▸ TASK PROMPT
All records should be reproduced verbatim.

Entries with model source code:
START

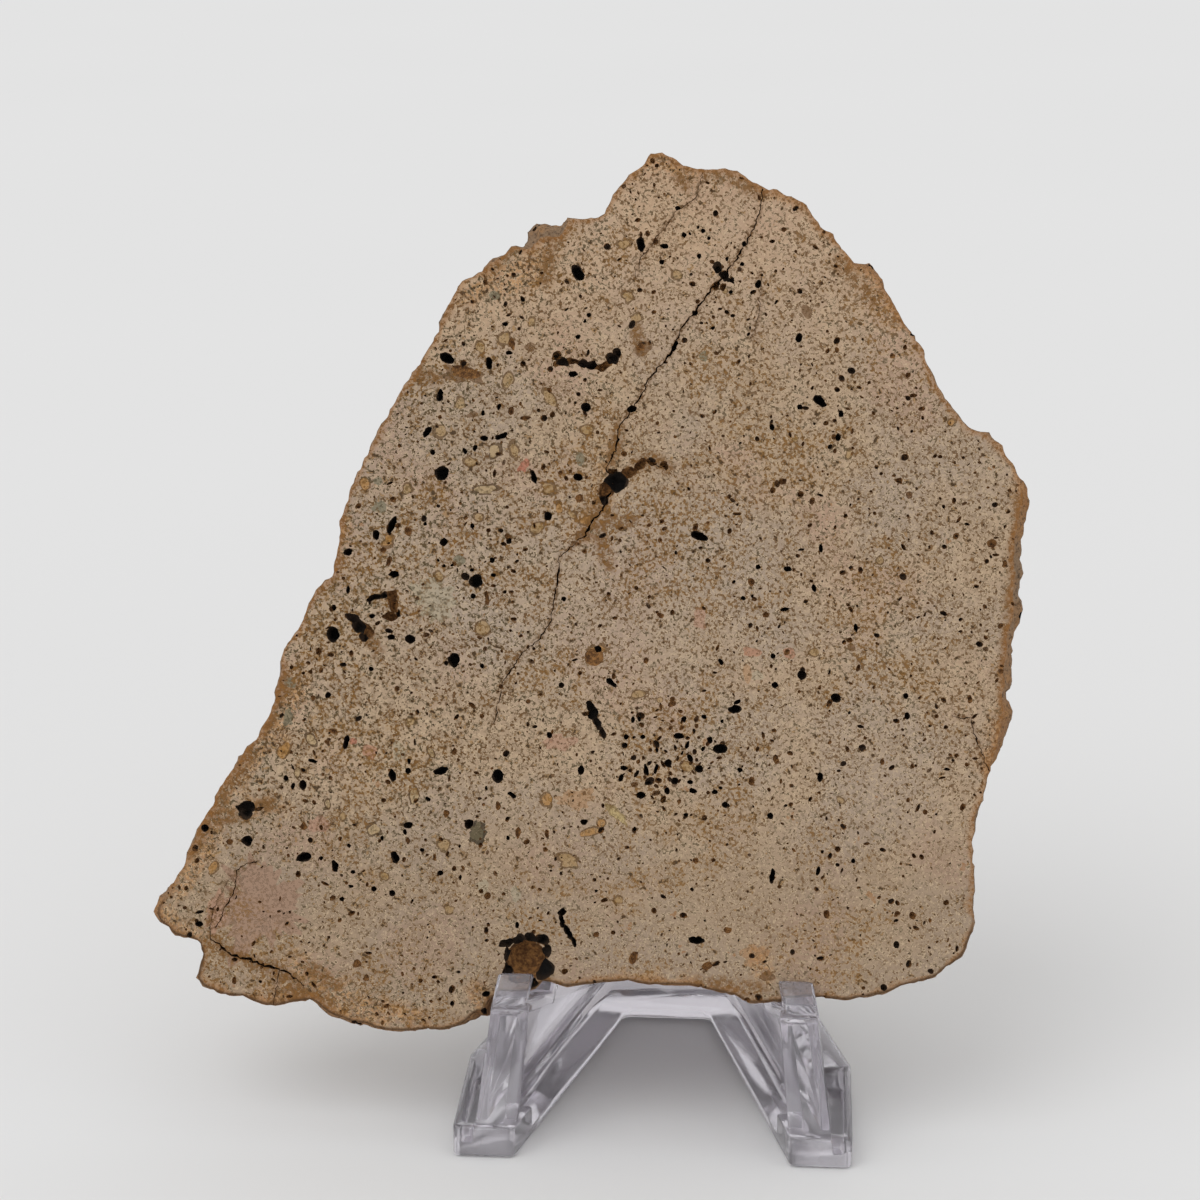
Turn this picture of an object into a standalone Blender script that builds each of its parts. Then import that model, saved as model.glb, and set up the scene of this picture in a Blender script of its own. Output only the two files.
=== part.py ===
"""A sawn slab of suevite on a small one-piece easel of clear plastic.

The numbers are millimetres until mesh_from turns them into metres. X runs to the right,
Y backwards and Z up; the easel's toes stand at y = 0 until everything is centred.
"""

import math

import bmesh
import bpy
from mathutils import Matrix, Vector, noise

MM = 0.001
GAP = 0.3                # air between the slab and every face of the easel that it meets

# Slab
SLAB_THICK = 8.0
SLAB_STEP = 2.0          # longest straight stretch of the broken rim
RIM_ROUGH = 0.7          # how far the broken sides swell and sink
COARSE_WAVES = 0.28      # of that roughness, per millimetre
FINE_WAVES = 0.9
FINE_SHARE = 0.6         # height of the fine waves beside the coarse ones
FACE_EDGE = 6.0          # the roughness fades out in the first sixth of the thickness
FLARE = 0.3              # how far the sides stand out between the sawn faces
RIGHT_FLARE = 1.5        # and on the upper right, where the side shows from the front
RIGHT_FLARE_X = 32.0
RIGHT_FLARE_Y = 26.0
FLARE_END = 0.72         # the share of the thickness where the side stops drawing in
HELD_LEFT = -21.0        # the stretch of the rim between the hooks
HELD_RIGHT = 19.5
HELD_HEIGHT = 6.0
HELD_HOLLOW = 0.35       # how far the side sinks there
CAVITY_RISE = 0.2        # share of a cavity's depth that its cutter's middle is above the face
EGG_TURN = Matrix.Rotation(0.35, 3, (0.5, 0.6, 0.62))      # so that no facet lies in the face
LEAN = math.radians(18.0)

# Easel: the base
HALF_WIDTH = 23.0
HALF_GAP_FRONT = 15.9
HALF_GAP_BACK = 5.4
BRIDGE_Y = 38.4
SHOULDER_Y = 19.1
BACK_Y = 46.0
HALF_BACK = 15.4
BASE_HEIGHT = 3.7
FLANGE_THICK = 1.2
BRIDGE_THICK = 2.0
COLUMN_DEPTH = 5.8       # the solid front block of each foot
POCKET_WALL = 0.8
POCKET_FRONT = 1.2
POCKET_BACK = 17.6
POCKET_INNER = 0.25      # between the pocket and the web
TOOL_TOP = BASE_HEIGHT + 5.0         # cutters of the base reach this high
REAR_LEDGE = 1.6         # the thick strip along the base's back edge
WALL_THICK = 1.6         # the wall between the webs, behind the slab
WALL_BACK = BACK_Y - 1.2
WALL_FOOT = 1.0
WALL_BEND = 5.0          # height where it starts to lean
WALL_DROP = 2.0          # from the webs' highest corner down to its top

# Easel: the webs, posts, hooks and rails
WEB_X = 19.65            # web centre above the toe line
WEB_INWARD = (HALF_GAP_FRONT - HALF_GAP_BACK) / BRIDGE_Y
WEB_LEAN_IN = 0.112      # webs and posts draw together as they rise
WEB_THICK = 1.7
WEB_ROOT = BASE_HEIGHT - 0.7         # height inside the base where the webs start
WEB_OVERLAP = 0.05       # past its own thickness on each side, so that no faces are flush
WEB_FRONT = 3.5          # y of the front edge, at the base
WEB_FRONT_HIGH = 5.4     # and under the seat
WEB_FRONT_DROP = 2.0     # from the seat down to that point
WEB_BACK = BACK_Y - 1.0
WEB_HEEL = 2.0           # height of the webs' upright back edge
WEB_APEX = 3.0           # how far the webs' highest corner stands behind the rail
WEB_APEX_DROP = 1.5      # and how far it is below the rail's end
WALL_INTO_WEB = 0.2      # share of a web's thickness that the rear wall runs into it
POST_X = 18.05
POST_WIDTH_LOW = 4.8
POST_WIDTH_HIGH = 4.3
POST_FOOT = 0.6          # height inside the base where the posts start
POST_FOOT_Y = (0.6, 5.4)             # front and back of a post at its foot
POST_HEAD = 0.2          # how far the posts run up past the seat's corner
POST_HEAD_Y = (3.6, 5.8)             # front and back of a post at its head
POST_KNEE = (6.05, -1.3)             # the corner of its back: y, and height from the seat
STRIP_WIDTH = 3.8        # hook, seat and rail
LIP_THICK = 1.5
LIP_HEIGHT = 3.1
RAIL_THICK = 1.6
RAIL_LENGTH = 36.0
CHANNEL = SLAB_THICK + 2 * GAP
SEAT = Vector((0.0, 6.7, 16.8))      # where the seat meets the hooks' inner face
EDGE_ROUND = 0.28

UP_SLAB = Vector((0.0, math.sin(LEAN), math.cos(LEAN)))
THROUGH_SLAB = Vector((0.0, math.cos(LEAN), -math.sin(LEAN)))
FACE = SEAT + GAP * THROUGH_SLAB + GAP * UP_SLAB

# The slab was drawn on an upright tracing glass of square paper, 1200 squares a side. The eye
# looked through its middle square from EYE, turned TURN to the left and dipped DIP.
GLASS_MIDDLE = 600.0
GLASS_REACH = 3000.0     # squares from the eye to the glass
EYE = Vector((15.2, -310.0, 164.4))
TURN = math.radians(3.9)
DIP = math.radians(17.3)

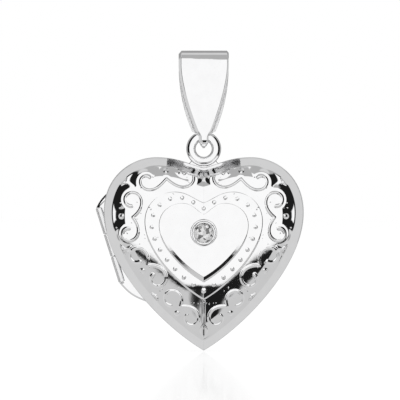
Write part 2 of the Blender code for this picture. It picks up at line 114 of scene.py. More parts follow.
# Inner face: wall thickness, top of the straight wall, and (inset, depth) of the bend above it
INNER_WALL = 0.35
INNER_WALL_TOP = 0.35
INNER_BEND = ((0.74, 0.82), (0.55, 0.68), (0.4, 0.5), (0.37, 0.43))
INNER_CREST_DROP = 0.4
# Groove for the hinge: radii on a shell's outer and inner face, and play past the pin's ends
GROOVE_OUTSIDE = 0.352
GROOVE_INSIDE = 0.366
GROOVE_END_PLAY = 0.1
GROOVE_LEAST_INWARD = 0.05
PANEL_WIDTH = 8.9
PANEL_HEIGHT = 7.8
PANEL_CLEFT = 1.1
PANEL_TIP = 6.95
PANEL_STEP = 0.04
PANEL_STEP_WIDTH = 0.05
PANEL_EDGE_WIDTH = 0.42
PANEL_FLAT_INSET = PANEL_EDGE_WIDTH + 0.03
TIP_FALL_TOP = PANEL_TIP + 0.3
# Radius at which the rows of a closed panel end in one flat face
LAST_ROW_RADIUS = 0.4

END

▸ EXPECTED ANSWER
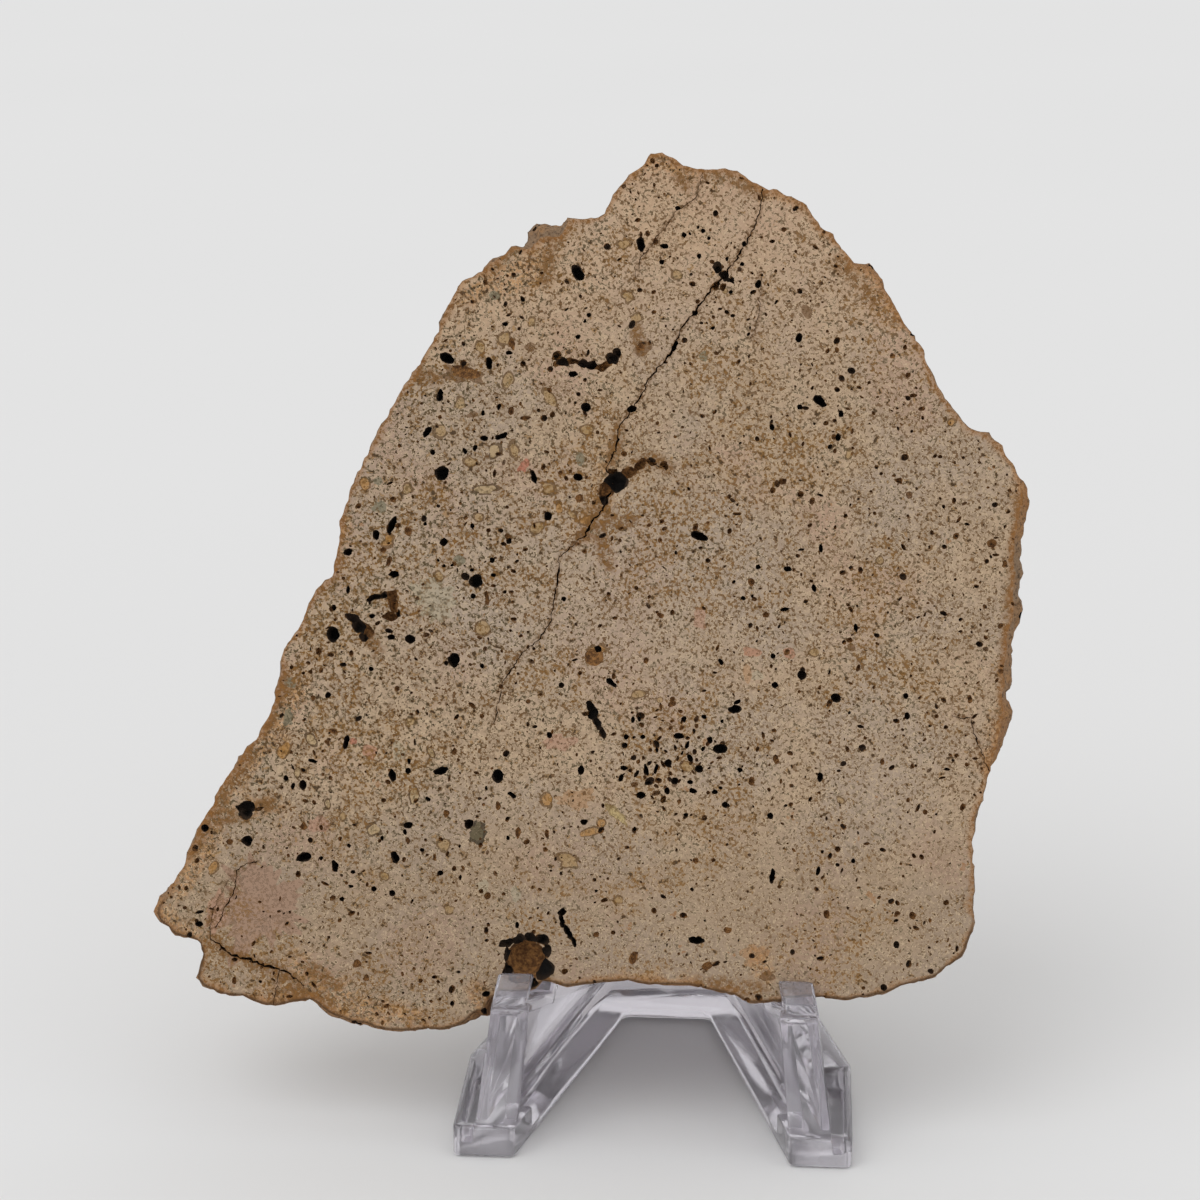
Turn this picture of an object into a standalone Blender script that builds each of its parts. Then import that model, saved as model.glb, and set up the scene of this picture in a Blender script of its own. Output only the two files.
=== part.py ===
"""A sawn slab of suevite on a small one-piece easel of clear plastic.

The numbers are millimetres until mesh_from turns them into metres. X runs to the right,
Y backwards and Z up; the easel's toes stand at y = 0 until everything is centred.
"""

import math

import bmesh
import bpy
from mathutils import Matrix, Vector, noise

MM = 0.001
GAP = 0.3                # air between the slab and every face of the easel that it meets

# Slab
SLAB_THICK = 8.0
SLAB_STEP = 2.0          # longest straight stretch of the broken rim
RIM_ROUGH = 0.7          # how far the broken sides swell and sink
COARSE_WAVES = 0.28      # of that roughness, per millimetre
FINE_WAVES = 0.9
FINE_SHARE = 0.6         # height of the fine waves beside the coarse ones
FACE_EDGE = 6.0          # the roughness fades out in the first sixth of the thickness
FLARE = 0.3              # how far the sides stand out between the sawn faces
RIGHT_FLARE = 1.5        # and on the upper right, where the side shows from the front
RIGHT_FLARE_X = 32.0
RIGHT_FLARE_Y = 26.0
FLARE_END = 0.72         # the share of the thickness where the side stops drawing in
HELD_LEFT = -21.0        # the stretch of the rim between the hooks
HELD_RIGHT = 19.5
HELD_HEIGHT = 6.0
HELD_HOLLOW = 0.35       # how far the side sinks there
CAVITY_RISE = 0.2        # share of a cavity's depth that its cutter's middle is above the face
EGG_TURN = Matrix.Rotation(0.35, 3, (0.5, 0.6, 0.62))      # so that no facet lies in the face
LEAN = math.radians(18.0)

# Easel: the base
HALF_WIDTH = 23.0
HALF_GAP_FRONT = 15.9
HALF_GAP_BACK = 5.4
BRIDGE_Y = 38.4
SHOULDER_Y = 19.1
BACK_Y = 46.0
HALF_BACK = 15.4
BASE_HEIGHT = 3.7
FLANGE_THICK = 1.2
BRIDGE_THICK = 2.0
COLUMN_DEPTH = 5.8       # the solid front block of each foot
POCKET_WALL = 0.8
POCKET_FRONT = 1.2
POCKET_BACK = 17.6
POCKET_INNER = 0.25      # between the pocket and the web
TOOL_TOP = BASE_HEIGHT + 5.0         # cutters of the base reach this high
REAR_LEDGE = 1.6         # the thick strip along the base's back edge
WALL_THICK = 1.6         # the wall between the webs, behind the slab
WALL_BACK = BACK_Y - 1.2
WALL_FOOT = 1.0
WALL_BEND = 5.0          # height where it starts to lean
WALL_DROP = 2.0          # from the webs' highest corner down to its top

# Easel: the webs, posts, hooks and rails
WEB_X = 19.65            # web centre above the toe line
WEB_INWARD = (HALF_GAP_FRONT - HALF_GAP_BACK) / BRIDGE_Y
WEB_LEAN_IN = 0.112      # webs and posts draw together as they rise
WEB_THICK = 1.7
WEB_ROOT = BASE_HEIGHT - 0.7         # height inside the base where the webs start
WEB_OVERLAP = 0.05       # past its own thickness on each side, so that no faces are flush
WEB_FRONT = 3.5          # y of the front edge, at the base
WEB_FRONT_HIGH = 5.4     # and under the seat
WEB_FRONT_DROP = 2.0     # from the seat down to that point
WEB_BACK = BACK_Y - 1.0
WEB_HEEL = 2.0           # height of the webs' upright back edge
WEB_APEX = 3.0           # how far the webs' highest corner stands behind the rail
WEB_APEX_DROP = 1.5      # and how far it is below the rail's end
WALL_INTO_WEB = 0.2      # share of a web's thickness that the rear wall runs into it
POST_X = 18.05
POST_WIDTH_LOW = 4.8
POST_WIDTH_HIGH = 4.3
POST_FOOT = 0.6          # height inside the base where the posts start
POST_FOOT_Y = (0.6, 5.4)             # front and back of a post at its foot
POST_HEAD = 0.2          # how far the posts run up past the seat's corner
POST_HEAD_Y = (3.6, 5.8)             # front and back of a post at its head
POST_KNEE = (6.05, -1.3)             # the corner of its back: y, and height from the seat
STRIP_WIDTH = 3.8        # hook, seat and rail
LIP_THICK = 1.5
LIP_HEIGHT = 3.1
RAIL_THICK = 1.6
RAIL_LENGTH = 36.0
CHANNEL = SLAB_THICK + 2 * GAP
SEAT = Vector((0.0, 6.7, 16.8))      # where the seat meets the hooks' inner face
EDGE_ROUND = 0.28

UP_SLAB = Vector((0.0, math.sin(LEAN), math.cos(LEAN)))
THROUGH_SLAB = Vector((0.0, math.cos(LEAN), -math.sin(LEAN)))
FACE = SEAT + GAP * THROUGH_SLAB + GAP * UP_SLAB

# The slab was drawn on an upright tracing glass of square paper, 1200 squares a side. The eye
# looked through its middle square from EYE, turned TURN to the left and dipped DIP.
GLASS_MIDDLE = 600.0
GLASS_REACH = 3000.0     # squares from the eye to the glass
EYE = Vector((15.2, -310.0, 164.4))
TURN = math.radians(3.9)
DIP = math.radians(17.3)

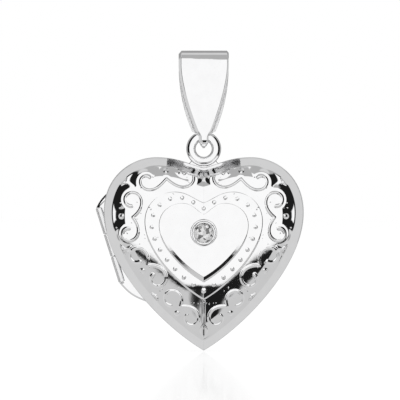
Write part 2 of the Blender code for this picture. It picks up at line 114 of scene.py. More parts follow.
# Inner face: wall thickness, top of the straight wall, and (inset, depth) of the bend above it
INNER_WALL = 0.35
INNER_WALL_TOP = 0.35
INNER_BEND = ((0.74, 0.82), (0.55, 0.68), (0.4, 0.5), (0.37, 0.43))
INNER_CREST_DROP = 0.4
# Groove for the hinge: radii on a shell's outer and inner face, and play past the pin's ends
GROOVE_OUTSIDE = 0.352
GROOVE_INSIDE = 0.366
GROOVE_END_PLAY = 0.1
GROOVE_LEAST_INWARD = 0.05
PANEL_WIDTH = 8.9
PANEL_HEIGHT = 7.8
PANEL_CLEFT = 1.1
PANEL_TIP = 6.95
PANEL_STEP = 0.04
PANEL_STEP_WIDTH = 0.05
PANEL_EDGE_WIDTH = 0.42
PANEL_FLAT_INSET = PANEL_EDGE_WIDTH + 0.03
TIP_FALL_TOP = PANEL_TIP + 0.3
# Radius at which the rows of a closed panel end in one flat face
LAST_ROW_RADIUS = 0.4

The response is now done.